What is this car


#1

Hello all of you. Can anyone identify the year, make and model of the car in the picture? Thank you all for your help.


#2

Hard to tell , but it could be a 50s (1952-1956) Ford or Mercury.


#3

1953 Ford


#4

Yes, it is a 1953 Ford Customline 2 door.


#5

Yep 53 Ford. The chrome on the 1/4 panel is a dead giveaway. Looks like a straight stick with a V8 in it. It’d go like heck.

Story: Now I’ve never owned a Ford myself, but Dad bought a 54 V8 MT with tinted windshield in Sky Haze blue. Mom’s favorite color. We took it to the black hills and up the long incline to Mt. Rushmore. When we got to the top, every other car had to have their hood open to cool their engines off, but not that Ford V8. Never struggled at all with the four of us plus Grandma and luggage.


#6

You guys are amazing. Apparently, the last year for the flat-head V8:

http://www.vanpeltsales.com/FH_web/flathead_specs-90to125late.htm


#7

@insightful–Yes, it was the last year for the flat-head V-8 in the Ford and Mercury line. The Lincoln got an OHV V-8 in 1952. Ford introduced a flat head 6 in 1941. It was replaced by an OHV 6 in 1952. The 6 cylinder engine was only used in Ford cars and trucks. The Mercury never had a 6 until the 1960 Comet was introduced.


#8

Thank you all for your help. It helped tremendously. I knew this crowd would have the answer.


#9

Bing Every old Ford I have owned ran a bit cold. Not a bad thing!


#10

The 1953 Mercury flat head was the “hot” engine back in the day. In the early 60s my older cousin was dragging an H gas 1939 deluxe Ford coupe with a 1953 Mercury V8 and turning high 13s. Not so impressive now but more than OK in the early 1960s.


#11

I had a '50 mercury (239 flathead VB) and I put a '51 Lincoln engine (also a flathead) 337 engine and overdrive in it. It could really “walk the dog”".


#12

@EllyEllis That 337 was originally a truck engine that was re-cammed to give better high end performance for a car. I had boss during my high school days who drove one in his fathers Lincoln when he was a teenager. His dad never knew how fast it would go, but my boss did. He told a lot of great 20 year old stories 45 years ago.

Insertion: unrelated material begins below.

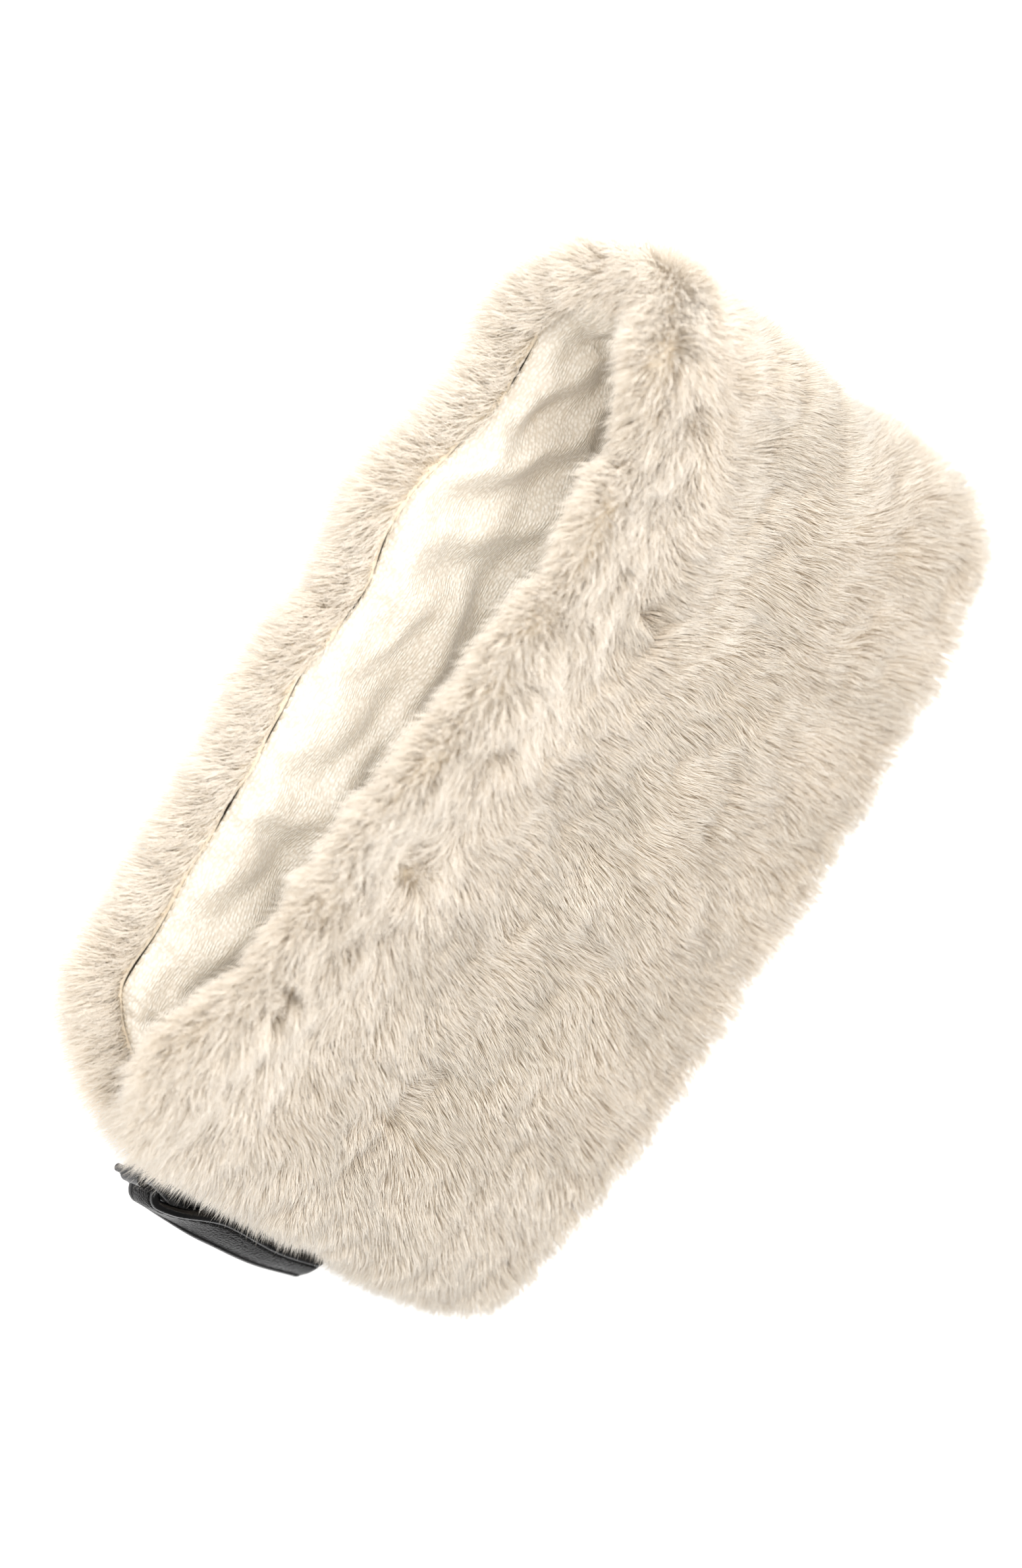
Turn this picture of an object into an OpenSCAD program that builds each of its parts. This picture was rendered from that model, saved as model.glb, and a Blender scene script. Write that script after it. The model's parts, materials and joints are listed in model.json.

Our state was “dry” in the '50s. His dad owned a movie theater in a small town. They got their movies delivered during the night by a company called Exhibitors Film Delivery or EFD. One day the film they were supposed to show didn’t make it. EFD had already picked up the movie they’d shown the night before to take it to the next theater. My boss was sent 130 miles away, in that Lincoln, to get the film. There was no stated speed limit other than “safe and reasonable”. He made the trip in just under three hours. That included slowing for every little berg that DID have a speed limit, and spending some time getting the film loaded in the trunk. One small town cop tried to catch up with him as he left town, probably because he thought the car looked like a boot legger’s hauler with bad rear springs. Those films were heavy. He said he did a lot of the trip at over 100 MPH. That was on two lane roads and bias ply tires. Those were the days. How’d people live through them?


#13

That 337 engine was fitted to the 1949 Lincoln as a replacement for the V-12 engine that was used by the Lincoln in its previous models. It was a truck engine with a different camshaft. The V-12 engine used by earlier Lincolns had quite a few problems.


#14

In '54 & '55, the new “Y” block OHV V-8’s were nothing special…But in 1956, the 292 “Thunderbird” 4 barrel engine could hold its place on the road…But, alas, the Chevy 283 “Power-Pack” engine, even when saddled with the sorry Power-Glide 2-speed automatic, could stay in front of the Fords…As the '50’s and '60’s unfolded, Ford produced a few, hard to get, high-performance cars while a cheap and easy to obtain 300hp-327 Chevy small-block could handle most Fords…For a Few Dollars More, the 350hp-327 powered Chevy’s ended the argument…When Chrysler joined the party with the 340 Duster and Dart models, both Ford and Chevy had to rethink their performance programs…Of course, the Big Block wars raged on but that’s a different story…A 427 Chevy was still the cheapest, easiest to obtain ride…


#15

Funny how we now expect similar performance out of a 1.4 l turbo four. And get it, with decent gas mileage.